#### [REQUIREMENT]
Quote the data below in full, please, without altering anything.

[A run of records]

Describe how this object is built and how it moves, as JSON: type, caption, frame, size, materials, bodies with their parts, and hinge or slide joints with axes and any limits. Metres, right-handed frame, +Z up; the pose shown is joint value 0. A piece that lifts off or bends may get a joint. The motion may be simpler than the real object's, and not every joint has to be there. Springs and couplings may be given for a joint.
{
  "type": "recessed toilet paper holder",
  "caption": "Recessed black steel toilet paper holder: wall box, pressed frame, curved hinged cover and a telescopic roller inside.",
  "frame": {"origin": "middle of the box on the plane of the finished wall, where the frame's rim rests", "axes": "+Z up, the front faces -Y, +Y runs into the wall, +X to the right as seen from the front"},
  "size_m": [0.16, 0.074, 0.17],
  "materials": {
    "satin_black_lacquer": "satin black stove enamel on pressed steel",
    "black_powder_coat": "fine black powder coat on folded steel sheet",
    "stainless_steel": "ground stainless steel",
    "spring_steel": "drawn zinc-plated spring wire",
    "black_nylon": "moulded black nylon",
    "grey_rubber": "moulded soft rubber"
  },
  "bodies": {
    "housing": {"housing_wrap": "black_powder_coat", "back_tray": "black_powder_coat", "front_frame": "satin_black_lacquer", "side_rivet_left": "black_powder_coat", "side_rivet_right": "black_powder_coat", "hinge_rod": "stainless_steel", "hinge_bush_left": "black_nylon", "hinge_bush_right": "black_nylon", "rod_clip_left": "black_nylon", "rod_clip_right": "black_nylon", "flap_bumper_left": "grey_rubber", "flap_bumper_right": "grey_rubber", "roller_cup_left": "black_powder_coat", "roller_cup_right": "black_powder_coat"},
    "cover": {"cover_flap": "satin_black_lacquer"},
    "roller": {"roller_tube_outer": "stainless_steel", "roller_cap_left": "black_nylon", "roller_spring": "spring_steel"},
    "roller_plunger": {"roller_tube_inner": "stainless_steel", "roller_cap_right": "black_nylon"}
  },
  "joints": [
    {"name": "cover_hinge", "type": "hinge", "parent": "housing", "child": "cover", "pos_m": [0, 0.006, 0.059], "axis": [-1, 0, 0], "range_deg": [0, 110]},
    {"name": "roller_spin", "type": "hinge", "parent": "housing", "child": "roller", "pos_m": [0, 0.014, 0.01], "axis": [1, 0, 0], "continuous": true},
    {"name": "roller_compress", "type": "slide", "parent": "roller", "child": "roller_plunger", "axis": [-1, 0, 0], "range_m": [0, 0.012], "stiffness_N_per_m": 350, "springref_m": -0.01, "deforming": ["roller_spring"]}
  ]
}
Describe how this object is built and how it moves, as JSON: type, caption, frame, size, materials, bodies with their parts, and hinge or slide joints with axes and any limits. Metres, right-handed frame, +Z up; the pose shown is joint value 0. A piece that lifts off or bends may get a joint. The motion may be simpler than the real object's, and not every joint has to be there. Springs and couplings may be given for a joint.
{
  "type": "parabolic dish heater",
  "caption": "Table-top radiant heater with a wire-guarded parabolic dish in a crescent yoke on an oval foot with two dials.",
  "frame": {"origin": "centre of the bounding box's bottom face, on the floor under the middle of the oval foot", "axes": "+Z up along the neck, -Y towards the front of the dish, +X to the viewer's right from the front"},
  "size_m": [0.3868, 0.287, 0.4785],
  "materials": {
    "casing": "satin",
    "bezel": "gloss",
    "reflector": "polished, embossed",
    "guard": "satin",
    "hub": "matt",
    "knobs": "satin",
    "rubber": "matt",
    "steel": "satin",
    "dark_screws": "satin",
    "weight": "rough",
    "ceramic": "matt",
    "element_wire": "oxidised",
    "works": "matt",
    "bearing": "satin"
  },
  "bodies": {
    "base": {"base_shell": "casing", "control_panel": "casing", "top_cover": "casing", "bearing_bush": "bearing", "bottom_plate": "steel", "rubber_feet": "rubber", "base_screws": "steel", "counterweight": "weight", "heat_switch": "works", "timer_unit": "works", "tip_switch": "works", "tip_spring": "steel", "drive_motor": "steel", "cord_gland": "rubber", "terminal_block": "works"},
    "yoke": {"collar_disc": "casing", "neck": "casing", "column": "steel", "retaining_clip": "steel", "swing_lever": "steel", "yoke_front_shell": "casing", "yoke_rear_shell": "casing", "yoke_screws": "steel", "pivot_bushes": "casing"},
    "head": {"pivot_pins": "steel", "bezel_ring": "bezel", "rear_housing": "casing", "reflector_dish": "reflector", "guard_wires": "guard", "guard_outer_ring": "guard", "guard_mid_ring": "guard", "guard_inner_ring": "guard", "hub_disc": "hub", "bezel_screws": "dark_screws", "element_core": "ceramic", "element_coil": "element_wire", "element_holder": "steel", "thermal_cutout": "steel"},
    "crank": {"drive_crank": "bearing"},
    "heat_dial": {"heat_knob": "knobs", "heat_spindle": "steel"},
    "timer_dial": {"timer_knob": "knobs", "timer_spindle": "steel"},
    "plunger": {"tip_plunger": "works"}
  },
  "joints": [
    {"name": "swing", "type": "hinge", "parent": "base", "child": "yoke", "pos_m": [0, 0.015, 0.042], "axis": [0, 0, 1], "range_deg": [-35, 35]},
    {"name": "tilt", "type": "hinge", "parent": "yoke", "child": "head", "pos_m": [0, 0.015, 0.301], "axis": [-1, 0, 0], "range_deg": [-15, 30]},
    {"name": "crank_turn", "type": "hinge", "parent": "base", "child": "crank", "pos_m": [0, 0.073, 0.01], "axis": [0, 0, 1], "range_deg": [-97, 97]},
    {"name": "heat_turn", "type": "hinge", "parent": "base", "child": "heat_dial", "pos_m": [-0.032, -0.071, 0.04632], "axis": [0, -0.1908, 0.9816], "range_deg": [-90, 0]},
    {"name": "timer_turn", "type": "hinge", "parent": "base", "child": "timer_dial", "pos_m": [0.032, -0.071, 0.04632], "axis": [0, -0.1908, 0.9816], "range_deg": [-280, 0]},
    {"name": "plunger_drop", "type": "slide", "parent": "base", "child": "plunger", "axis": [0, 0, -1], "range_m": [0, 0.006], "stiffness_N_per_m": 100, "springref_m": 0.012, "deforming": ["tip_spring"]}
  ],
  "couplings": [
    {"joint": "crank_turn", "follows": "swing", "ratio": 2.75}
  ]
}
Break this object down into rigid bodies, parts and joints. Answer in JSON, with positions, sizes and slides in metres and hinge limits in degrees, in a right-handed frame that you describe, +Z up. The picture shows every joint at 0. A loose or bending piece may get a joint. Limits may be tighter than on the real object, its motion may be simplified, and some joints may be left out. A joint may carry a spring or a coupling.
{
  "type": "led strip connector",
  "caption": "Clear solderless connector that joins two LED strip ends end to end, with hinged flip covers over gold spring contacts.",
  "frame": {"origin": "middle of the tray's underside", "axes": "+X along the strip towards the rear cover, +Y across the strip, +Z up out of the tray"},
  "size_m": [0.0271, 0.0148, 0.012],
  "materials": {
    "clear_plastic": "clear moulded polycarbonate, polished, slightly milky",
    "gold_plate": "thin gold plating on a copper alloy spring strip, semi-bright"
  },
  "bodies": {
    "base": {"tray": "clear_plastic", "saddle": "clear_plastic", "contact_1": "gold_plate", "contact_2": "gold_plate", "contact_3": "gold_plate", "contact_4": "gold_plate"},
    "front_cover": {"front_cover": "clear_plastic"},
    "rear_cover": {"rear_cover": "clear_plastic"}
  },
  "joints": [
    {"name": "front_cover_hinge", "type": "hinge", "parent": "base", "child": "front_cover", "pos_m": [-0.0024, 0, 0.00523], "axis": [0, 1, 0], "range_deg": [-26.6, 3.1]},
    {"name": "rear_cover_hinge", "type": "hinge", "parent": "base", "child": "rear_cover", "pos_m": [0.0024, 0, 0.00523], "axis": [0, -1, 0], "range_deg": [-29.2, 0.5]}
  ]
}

#### [RESPONSE FOR THIS EXERCISE]
Describe how this object is built and how it moves, as JSON: type, caption, frame, size, materials, bodies with their parts, and hinge or slide joints with axes and any limits. Metres, right-handed frame, +Z up; the pose shown is joint value 0. A piece that lifts off or bends may get a joint. The motion may be simpler than the real object's, and not every joint has to be there. Springs and couplings may be given for a joint.
{
  "type": "recessed toilet paper holder",
  "caption": "Recessed black steel toilet paper holder: wall box, pressed frame, curved hinged cover and a telescopic roller inside.",
  "frame": {"origin": "middle of the box on the plane of the finished wall, where the frame's rim rests", "axes": "+Z up, the front faces -Y, +Y runs into the wall, +X to the right as seen from the front"},
  "size_m": [0.16, 0.074, 0.17],
  "materials": {
    "satin_black_lacquer": "satin black stove enamel on pressed steel",
    "black_powder_coat": "fine black powder coat on folded steel sheet",
    "stainless_steel": "ground stainless steel",
    "spring_steel": "drawn zinc-plated spring wire",
    "black_nylon": "moulded black nylon",
    "grey_rubber": "moulded soft rubber"
  },
  "bodies": {
    "housing": {"housing_wrap": "black_powder_coat", "back_tray": "black_powder_coat", "front_frame": "satin_black_lacquer", "side_rivet_left": "black_powder_coat", "side_rivet_right": "black_powder_coat", "hinge_rod": "stainless_steel", "hinge_bush_left": "black_nylon", "hinge_bush_right": "black_nylon", "rod_clip_left": "black_nylon", "rod_clip_right": "black_nylon", "flap_bumper_left": "grey_rubber", "flap_bumper_right": "grey_rubber", "roller_cup_left": "black_powder_coat", "roller_cup_right": "black_powder_coat"},
    "cover": {"cover_flap": "satin_black_lacquer"},
    "roller": {"roller_tube_outer": "stainless_steel", "roller_cap_left": "black_nylon", "roller_spring": "spring_steel"},
    "roller_plunger": {"roller_tube_inner": "stainless_steel", "roller_cap_right": "black_nylon"}
  },
  "joints": [
    {"name": "cover_hinge", "type": "hinge", "parent": "housing", "child": "cover", "pos_m": [0, 0.006, 0.059], "axis": [-1, 0, 0], "range_deg": [0, 110]},
    {"name": "roller_spin", "type": "hinge", "parent": "housing", "child": "roller", "pos_m": [0, 0.014, 0.01], "axis": [1, 0, 0], "continuous": true},
    {"name": "roller_compress", "type": "slide", "parent": "roller", "child": "roller_plunger", "axis": [-1, 0, 0], "range_m": [0, 0.012], "stiffness_N_per_m": 350, "springref_m": -0.01, "deforming": ["roller_spring"]}
  ]
}
Describe how this object is built and how it moves, as JSON: type, caption, frame, size, materials, bodies with their parts, and hinge or slide joints with axes and any limits. Metres, right-handed frame, +Z up; the pose shown is joint value 0. A piece that lifts off or bends may get a joint. The motion may be simpler than the real object's, and not every joint has to be there. Springs and couplings may be given for a joint.
{
  "type": "parabolic dish heater",
  "caption": "Table-top radiant heater with a wire-guarded parabolic dish in a crescent yoke on an oval foot with two dials.",
  "frame": {"origin": "centre of the bounding box's bottom face, on the floor under the middle of the oval foot", "axes": "+Z up along the neck, -Y towards the front of the dish, +X to the viewer's right from the front"},
  "size_m": [0.3868, 0.287, 0.4785],
  "materials": {
    "casing": "satin",
    "bezel": "gloss",
    "reflector": "polished, embossed",
    "guard": "satin",
    "hub": "matt",
    "knobs": "satin",
    "rubber": "matt",
    "steel": "satin",
    "dark_screws": "satin",
    "weight": "rough",
    "ceramic": "matt",
    "element_wire": "oxidised",
    "works": "matt",
    "bearing": "satin"
  },
  "bodies": {
    "base": {"base_shell": "casing", "control_panel": "casing", "top_cover": "casing", "bearing_bush": "bearing", "bottom_plate": "steel", "rubber_feet": "rubber", "base_screws": "steel", "counterweight": "weight", "heat_switch": "works", "timer_unit": "works", "tip_switch": "works", "tip_spring": "steel", "drive_motor": "steel", "cord_gland": "rubber", "terminal_block": "works"},
    "yoke": {"collar_disc": "casing", "neck": "casing", "column": "steel", "retaining_clip": "steel", "swing_lever": "steel", "yoke_front_shell": "casing", "yoke_rear_shell": "casing", "yoke_screws": "steel", "pivot_bushes": "casing"},
    "head": {"pivot_pins": "steel", "bezel_ring": "bezel", "rear_housing": "casing", "reflector_dish": "reflector", "guard_wires": "guard", "guard_outer_ring": "guard", "guard_mid_ring": "guard", "guard_inner_ring": "guard", "hub_disc": "hub", "bezel_screws": "dark_screws", "element_core": "ceramic", "element_coil": "element_wire", "element_holder": "steel", "thermal_cutout": "steel"},
    "crank": {"drive_crank": "bearing"},
    "heat_dial": {"heat_knob": "knobs", "heat_spindle": "steel"},
    "timer_dial": {"timer_knob": "knobs", "timer_spindle": "steel"},
    "plunger": {"tip_plunger": "works"}
  },
  "joints": [
    {"name": "swing", "type": "hinge", "parent": "base", "child": "yoke", "pos_m": [0, 0.015, 0.042], "axis": [0, 0, 1], "range_deg": [-35, 35]},
    {"name": "tilt", "type": "hinge", "parent": "yoke", "child": "head", "pos_m": [0, 0.015, 0.301], "axis": [-1, 0, 0], "range_deg": [-15, 30]},
    {"name": "crank_turn", "type": "hinge", "parent": "base", "child": "crank", "pos_m": [0, 0.073, 0.01], "axis": [0, 0, 1], "range_deg": [-97, 97]},
    {"name": "heat_turn", "type": "hinge", "parent": "base", "child": "heat_dial", "pos_m": [-0.032, -0.071, 0.04632], "axis": [0, -0.1908, 0.9816], "range_deg": [-90, 0]},
    {"name": "timer_turn", "type": "hinge", "parent": "base", "child": "timer_dial", "pos_m": [0.032, -0.071, 0.04632], "axis": [0, -0.1908, 0.9816], "range_deg": [-280, 0]},
    {"name": "plunger_drop", "type": "slide", "parent": "base", "child": "plunger", "axis": [0, 0, -1], "range_m": [0, 0.006], "stiffness_N_per_m": 100, "springref_m": 0.012, "deforming": ["tip_spring"]}
  ],
  "couplings": [
    {"joint": "crank_turn", "follows": "swing", "ratio": 2.75}
  ]
}
Break this object down into rigid bodies, parts and joints. Answer in JSON, with positions, sizes and slides in metres and hinge limits in degrees, in a right-handed frame that you describe, +Z up. The picture shows every joint at 0. A loose or bending piece may get a joint. Limits may be tighter than on the real object, its motion may be simplified, and some joints may be left out. A joint may carry a spring or a coupling.
{
  "type": "led strip connector",
  "caption": "Clear solderless connector that joins two LED strip ends end to end, with hinged flip covers over gold spring contacts.",
  "frame": {"origin": "middle of the tray's underside", "axes": "+X along the strip towards the rear cover, +Y across the strip, +Z up out of the tray"},
  "size_m": [0.0271, 0.0148, 0.012],
  "materials": {
    "clear_plastic": "clear moulded polycarbonate, polished, slightly milky",
    "gold_plate": "thin gold plating on a copper alloy spring strip, semi-bright"
  },
  "bodies": {
    "base": {"tray": "clear_plastic", "saddle": "clear_plastic", "contact_1": "gold_plate", "contact_2": "gold_plate", "contact_3": "gold_plate", "contact_4": "gold_plate"},
    "front_cover": {"front_cover": "clear_plastic"},
    "rear_cover": {"rear_cover": "clear_plastic"}
  },
  "joints": [
    {"name": "front_cover_hinge", "type": "hinge", "parent": "base", "child": "front_cover", "pos_m": [-0.0024, 0, 0.00523], "axis": [0, 1, 0], "range_deg": [-26.6, 3.1]},
    {"name": "rear_cover_hinge", "type": "hinge", "parent": "base", "child": "rear_cover", "pos_m": [0.0024, 0, 0.00523], "axis": [0, -1, 0], "range_deg": [-29.2, 0.5]}
  ]
}